La prémisse d’Un été sans point ni coup
sûr peut évidemment paraître quelque peu simplette
au premier abord. Mais le scénariste Marc Robitaille parvient
néanmoins à tirer son épingle du jeu avec cette
adaptation de son propre roman en accordant une importance toute particulière
au contexte socioculturel dans lequel se déroule son récit,
qu’il dépeint avec discernement et sensibilité.
Tout comme dans son étonnant Histoires d’hiver,
Robitaille contemple ici une période de mutations personnelles
et sociales à travers les yeux d’un enfant tout en développant
ses différents thèmes et enjeux dramatiques en parallèle
avec l’engouement grandissant du gamin pour un phénomène
sportif donné. L’écrivain traitera notamment de
la montée du féminisme alors que la mère de Martin
(Jacinthe Laguë) cherchera tant bien que mal à sortir du
domicile familial pour aller s’épanouir sur le marché
du travail, au grand damne de son mari qui se montrera toujours un peu
méfiant face à toute idée de changement. Mais si
la figure du père a souvent été écorchée
par les cinéastes québécois au cours des dernières
années, Robitaille s’évertue de son côté
à redorer le blason de ce personnage que plusieurs se sont obstinés
à décrire comme un être absent, blasé et
irresponsable. Terrorisé au départ par la pensée
de ne plus être indispensable aux yeux de sa femme et de son fils,
Charles réussira tout de même à sortir de sa coquille
pour finir par agir non plus en tant que simple chef de famille, mais
bien à titre de père à part entière. Une
évolution qui lui permettra évidemment de se rapprocher
de Martin, et qui donnera également tout son sens à une
touche de fantaisie que le scénariste avait jusqu’alors
introduite d’une manière quelque peu maladroite.
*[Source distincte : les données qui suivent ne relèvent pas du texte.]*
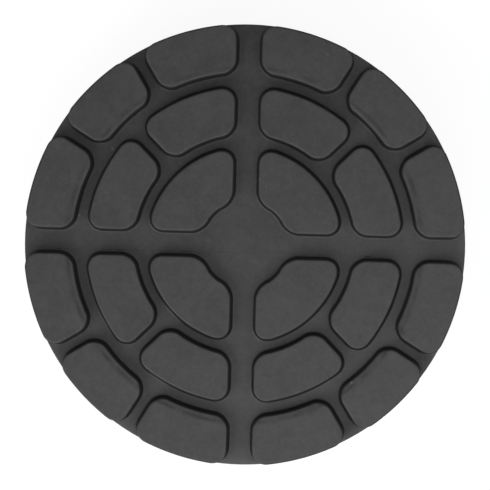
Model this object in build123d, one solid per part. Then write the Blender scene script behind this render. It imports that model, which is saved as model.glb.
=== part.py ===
# A round rubber pad that slips over the steel plate at the end of a vehicle lift's arm.
# It is one moulding, shaped as a shallow cup turned upside down. The top is a tread of raised
# blocks in three rings, parted by a cross of wide grooves. The recess beneath grips the plate.
# Sizes are millimetres. +Z is up, and the origin is the centre of the rim that it stands on.

import os
from math import cos, radians, sin, tan

from build123d import *

# The body
recess_diameter = 120.0       # stretches over a plate of this size
recess_depth = 12.0
recess_lead_in = 1.0          # the bevel that starts the plate into the recess
recess_corner_bevel = 1.0
side_wall = 5.0               # round the recess
web_thickness = 8.5           # between the recess and the floor of the grooves
rim_bevel = 1.0               # outer edge of the rim that it stands on

# The tread, measured at the floor of the grooves, with lengths running out from the centre
tread_depth = 4.5
centre_clearing_radius = 12.4
inner_block_length = 16.9
inner_ring_groove = 2.6
middle_block_length = 15.2
outer_ring_groove = 3.0       # the outer blocks run from here to the edge of the pad
cross_groove_width = 6.2
middle_groove_width = 2.8
outer_groove_width = 2.8
outer_groove_angle = 31.3     # degrees between a cross groove and the nearest outer groove

# The form of a block
wall_draft = 9.0              # degrees
plan_corner_radius = 4.8
largest_corner_share = 0.45   # of a block's shortest side, which limits the corner radius
top_bevel = 0.2
shoulder_width = 2.4          # the outer blocks slope down towards the centre over this width
shoulder_drop = 0.15

recess_radius = recess_diameter / 2
pad_radius = recess_radius + side_wall
floor_level = recess_depth + web_thickness
wall_height = tread_depth - top_bevel
wall_inset = wall_height * tan(radians(wall_draft))

inner_ring = (centre_clearing_radius, centre_clearing_radius + inner_block_length)
middle_start = inner_ring[1] + inner_ring_groove
middle_ring = (middle_start, middle_start + middle_block_length)
outer_ring = (middle_ring[1] + outer_ring_groove, pad_radius)


def groove_edge(groove, side):
    """A groove's left (+1) or right (-1) edge, as a point and the direction away from the centre."""
    angle, width = groove
    direction = Vector(cos(radians(angle)), sin(radians(angle)))
    return Vector(-direction.Y, direction.X) * (side * width / 2), direction


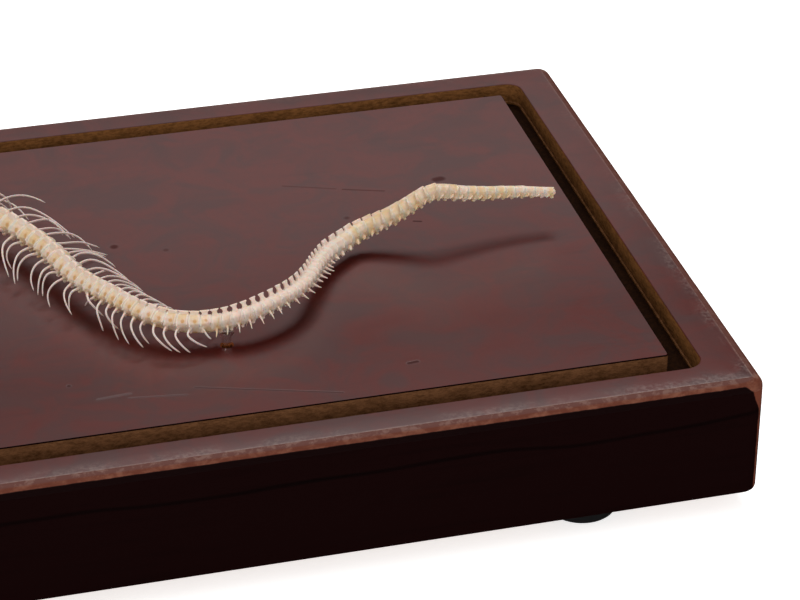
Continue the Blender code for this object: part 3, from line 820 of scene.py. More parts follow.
def bar(bm, stops, sides=8):
    # through stops of (place, half-width across, half-height)
    rings = []
    count = len(stops)
    for k, (place, across, high) in enumerate(stops):
        ahead = Vector(stops[min(k + 1, count - 1)][0]) - Vector(stops[max(k - 1, 0)][0])
        ahead.normalize()
        side = ahead.cross(Vector((0, 0, 1)))
        side = side.normalized() if side.length > 0.05 else Vector((1, 0, 0))
        top = side.cross(ahead)
        ring = []
        for n in range(sides):
            a = math.tau * (n + 0.5) / sides
            ring.append(bm.verts.new(Vector(place) + side * math.cos(a) * across + top * math.sin(a) * high))
        rings.append(ring)
    joinRings(bm, rings)


def blade(bm, outline, thick, rootThick):
    # a flat plate in the plane of y and z; outline is (y, z) from the front of its root, over its
    # top, to the back of its root
    low = min(z for _, z in outline)
    high = max(z for _, z in outline)
    sheets = []
    for side in (1, -1):
        sheet = []
        for y, z in outline:
            wide = lerp(rootThick, thick, (z - low) / (high - low)) / 2
            sheet.append(bm.verts.new((side * wide, y, z)))
        sheets.append(sheet)
    bm.faces.new(sheets[0])
    bm.faces.new(reversed(sheets[1]))
    for k in range(len(outline)):
        n = (k + 1) % len(outline)
        bm.faces.new((sheets[0][n], sheets[0][k], sheets[1][k], sheets[1][n]))


clay = {"voxel": 0.11, "quickVoxel": 0.17, "smoothing": 3, "keep": 0.22, "quickKeep": 0.5}


class Clay:
    # fuses the lumps of one bone into a single skin
    def __init__(self):
        self.thing = bpy.data.objects.new("clay", bpy.data.meshes.new("clay"))
        scene.collection.objects.link(self.thing)
        self.remesh = self.thing.modifiers.new("fuse", "REMESH")
        self.remesh.mode = "VOXEL"
        soften = self.thing.modifiers.new("soften", "SMOOTH")
        soften.factor = 0.5
        soften.iterations = clay["smoothing"]
        self.thin = self.thing.modifiers.new("thin", "DECIMATE")

    def fused(self, bm, fineness=1.0):
        # the fused skin's points and triangles, in the units of bm
        voxel, keep = (clay[k] for k in ((("voxel", "keep"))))
        self.remesh.voxel_size = voxel / fineness
        self.thin.ratio = keep
        bmesh.ops.recalc_face_normals(bm, faces=bm.faces)
        bm.to_mesh(self.thing.data)
        bm.free()
        self.thing.update_tag()
        made = evaluatedMesh(self.thing)
        made.calc_loop_triangles()
        points = np.empty(len(made.vertices) * 3, np.float32)
        made.vertices.foreach_get("co", points)
        faces = np.empty(len(made.loop_triangles) * 3, np.int32)
        made.loop_triangles.foreach_get("vertices", faces)
        bpy.data.meshes.remove(made)
        # without the flat pairs of triangles that the thinning can leave
        faces = faces.reshape(-1, 3)
        _, pair, uses = np.unique(np.sort(faces, axis=1), axis=0, return_inverse=True, return_counts=True)
        return points.reshape(-1, 3).astype(np.float64), faces[uses[pair.ravel()] == 1]

    def close(self):
        bpy.data.objects.remove(self.thing)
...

Tout comme l’excellent C.R.A.Z.Y. de Jean-Marc Vallée,
Un été sans point ni coup sûr carbure lui
aussi à la nostalgie. Leclerc et Robitaille jouent d’ailleurs
de finesse à ce niveau en se servant de leur mise en situation
pour offrir une réflexion aussi neutre que lucide sur la place
que commençait à occuper la culture populaire américaine
au sein de celle du Québec au cours des années soixante.
En plus de l’arrivée du baseball professionnel en territoire
montréalais, les deux cinéastes appuient également
cette idée en évoquant la domination des séries
télévisées comme Bewitched et Gilligan’s
Island, tandis que les Daniel Bélanger, Ariane Moffatt et
Luck Mervil revisitent de leur côté quelques classiques
du répertoire musical états-unien de l’époque
tels California Dreamin’ et Working for the Man.
Épaulé par l’excellent directeur photo Steve Asselin,
Francis Leclerc signe une facture visuelle des plus éblouissantes,
entremêlant habilement images d’une grande précision,
mouvements de caméra tout ce qu’il y a de plus frénétiques,
et séquences recréant à la perfection les prouesses
de vidéastes amateurs de nos parents et de la fameuse caméra
super-8. Le tout évoque évidemment avec éloquence
ces nombreux souvenirs d’enfance dominés par les chaudes
journées d’été à errer nonchalamment
dans les parcs, les vacances en famille à Old Orchard, et les
exploits à petite échelle dont nous nous rappelons toute
notre vie. Une candeur et une sincérité que le cinéaste
va également chercher chez une distribution des plus compétentes
au coeur de laquelle les plus expérimentés Patrice Robitaille
et Roy Dupuis guident avec aplomb un groupe de jeunes nouveaux venus
déjà très à l’aise devant les caméras.
Sous une trame narrative abondamment exploitée par le drame sportif
depuis déjà bon nombre d’années se terre
une réflexion sur la société (québécoise)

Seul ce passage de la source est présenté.